A little over a year ago, I wrote about the effort to bring medical-review panels to Kentucky. At that time, the Kentucky Senate was considering a bill that would require medical malpractice plaintiffs to submit their claims to an independent panel of experts prior to litigating such claims in Kentucky courts. Such panels were designed to separate truly meritorious claims from meritless claims in an arena in which the intricacies of the standards at issue are rarely clear-cut and often beyond the scope and experience of a standard juror. Supporters argued that medical costs are rising in part due to frivolous malpractice lawsuits, and that panels such as these serve to curb these abuses and protect medical providers from the bad publicity, significant expense, and damage to mental well-being that result from even a groundless suit. Opponents argued that such panels unfairly restrict plaintiff’s access to the court system, and that protections against groundless suits already exist in the system as currently constituted.
The bill being discussed last year did not pass the Kentucky legislature, so the problems identified by the bill’s supporters remain in existence. One of those supporters, the Kentucky Chamber of Commerce, notes that the bill has passed out of Kentucky’s Republican Senate for the past several years, but has “always died” in the Democratic House. With special elections in early March of 2016, it was thought control of the House might change, which might lead to SB 6, this year’s version of the medical review panel legislation, receiving a different outcome. Because those special elections did not transfer control of the House, it is unclear whether this year’s version of the bill will have a result any different than those that have come before it.
The bill itself – this year’s version of the legislation – would require all complaints against health-care providers to be reviewed by a panel, with a new panel being convened for each prospective lawsuit. The statute of limitations would be suspended until 90 days after the panel renders its decision. Each panel would consist of a non-voting attorney that serves as chairperson, and three health-care providers that vote on the outcome.

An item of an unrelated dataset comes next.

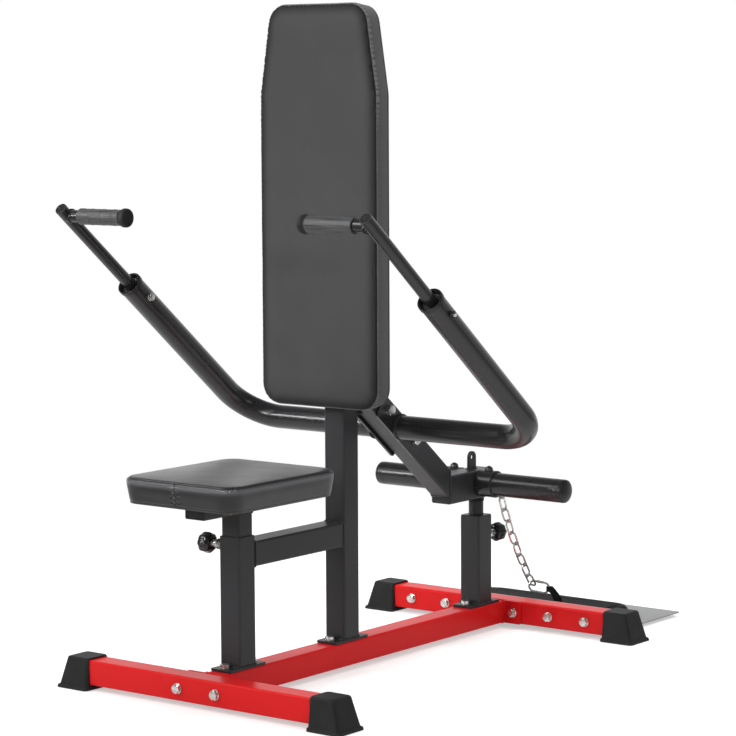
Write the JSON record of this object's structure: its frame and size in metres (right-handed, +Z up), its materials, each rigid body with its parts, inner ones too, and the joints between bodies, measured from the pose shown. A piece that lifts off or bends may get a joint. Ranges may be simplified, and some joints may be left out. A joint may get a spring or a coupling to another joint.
{
  "type": "seated dip machine",
  "caption": "Plate-loaded seated dip machine with a sloping lever, bent-tube yoke and handles, sliding seat, upright back pad, foot platform and belt on a chain.",
  "frame": {"origin": "on the floor, under the middle of the overall length and width", "axes": "+Z up; -Y the way the seated user faces; +Y towards the weights and the foot platform; +X to the seated user's left"},
  "size_m": [0.8294, 1.39, 1.347],
  "materials": {
    "red_coat": "semi-gloss powder coat",
    "black_coat": "semi-matte powder coat",
    "grey_coat": "satin coated sheet",
    "zinc": "bright zinc plate",
    "bronze": "plain bronze bush",
    "plastic": "matt black moulding",
    "rubber": "matt black rubber",
    "vinyl": "grained vinyl cover over foam",
    "board": "plain plywood",
    "webbing": "woven webbing over foam"
  },
  "bodies": {
    "frame": {"front_crossbeam": "red_coat", "rear_crossbeam": "red_coat", "main_beam": "red_coat", "front_left_end_cap": "rubber", "front_right_end_cap": "rubber", "rear_left_end_cap": "rubber", "rear_right_end_cap": "rubber", "front_flange_bolt_left": "zinc", "front_flange_bolt_right": "zinc", "rear_flange_bolt_left": "zinc", "rear_flange_bolt_right": "zinc", "foot_platform": "grey_coat", "platform_bolt_1": "zinc", "platform_bolt_2": "zinc", "platform_bolt_3": "zinc", "platform_bolt_4": "zinc", "seat_sleeve": "black_coat", "brace_tube": "black_coat", "back_upright": "black_coat", "rear_post": "black_coat", "seat_foot_bolt_front": "zinc", "seat_foot_bolt_rear": "zinc", "back_foot_bolt_front": "zinc", "back_foot_bolt_rear": "zinc", "rear_foot_bolt_front": "zinc", "rear_foot_bolt_rear": "zinc", "seat_pin_housing": "zinc", "rear_pin_housing": "zinc", "back_pad": "vinyl", "back_board": "board", "back_pad_bolt_lower": "zinc", "back_pad_bolt_upper": "zinc", "pivot_bolt": "zinc"},
    "lever": {"lever": "black_coat", "pivot_bush": "bronze", "weight_sleeve": "black_coat", "left_sleeve_cap": "plastic", "right_sleeve_cap": "plastic", "left_yoke": "black_coat", "right_yoke": "black_coat", "yoke_bolt_upper": "zinc", "yoke_bolt_lower": "zinc", "left_handle_bush": "plastic", "right_handle_bush": "plastic", "left_handle": "black_coat", "right_handle": "black_coat", "left_grip": "rubber", "right_grip": "rubber", "left_handle_bolt": "zinc", "right_handle_bolt": "zinc"},
    "seat": {"seat_post": "black_coat", "seat_board": "board", "seat_pad": "vinyl"},
    "seat_pull_pin": {"seat_pin": "plastic"},
    "rest": {"rest_post": "black_coat", "rest_bumper": "rubber"},
    "rear_pull_pin": {"rear_pin": "plastic"},
    "belt_line": {"chain": "zinc", "snap_hook": "zinc", "belt": "webbing"}
  },
  "joints": [
    {"name": "lever_hinge", "type": "hinge", "parent": "frame", "child": "lever", "pos_m": [0, -0.116, 0.563], "axis": [1, 0, 0], "range_deg": [0, 45]},
    {"name": "seat_slide", "type": "slide", "parent": "frame", "child": "seat", "axis": [0, 0, 1], "range_m": [-0.025, 0.1]},
    {"name": "seat_pin_pull", "type": "slide", "parent": "frame", "child": "seat_pull_pin", "axis": [-1, 0, 0], "range_m": [0, 0.012], "stiffness_N_per_m": 600, "springref_m": -0.008},
    {"name": "rest_slide", "type": "slide", "parent": "frame", "child": "rest", "axis": [0, 0, 1], "range_m": [-0.02, 0]},
    {"name": "rear_pin_pull", "type": "slide", "parent": "frame", "child": "rear_pull_pin", "axis": [0, 1, 0], "range_m": [0, 0.012], "stiffness_N_per_m": 600, "springref_m": -0.008},
    {"name": "chain_hinge", "type": "hinge", "parent": "lever", "child": "belt_line", "pos_m": [0, 0.372, 0.315], "axis": [1, 0, 0], "range_deg": [0, 60]}
  ]
}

The panel would promulgate a decision that comes to one of three conclusions: (a) that a failure to comply with appropriate standards was a substantial factor in producing a negative outcome for the patient; (b) that such a failure existed but was not a substantial factor in a negative outcome; or (c) that the evidence does not support the conclusion that there was a failure to meet the applicable standard of care.
Unlike some other versions of this legislation, while consulting the panel is compulsory, the decision itself is not binding on the plaintiff. In other words, an unfavorable decision from the panel does not preclude the plaintiff from bringing his or her suit. With that said, under the right circumstances, the decision could be evidence in that lawsuit. And members of the panel are subject to being called as witnesses in the eventual trial. So a negative decision would certainly impact decision-making on all sides, and may prevent frivolous lawsuits from moving forward; certainly, that’s the goal of the law’s proponents.
The law also proclaims itself to be cost-neutral, with all expenses (including compensation to the panel members and reasonable travel expenses) to be paid by the party in whose favor the opinion is ultimately written.
SB 6 was introduced to the Kentucky Senate in January 2016 and was reported favorably by the Health and Welfare Senate Committee. Amendments are being filed as of this writing. As noted above, it is unclear whether enough parties have been convinced of the law’s necessity and/or efficacy to guarantee passage, but it remains equally evident that the issues raised by the bill haven’t disappeared and don’t appear likely to disappear anytime soon.
-John Pollom is a member at Stites & Harbison in Lexington, Kentucky.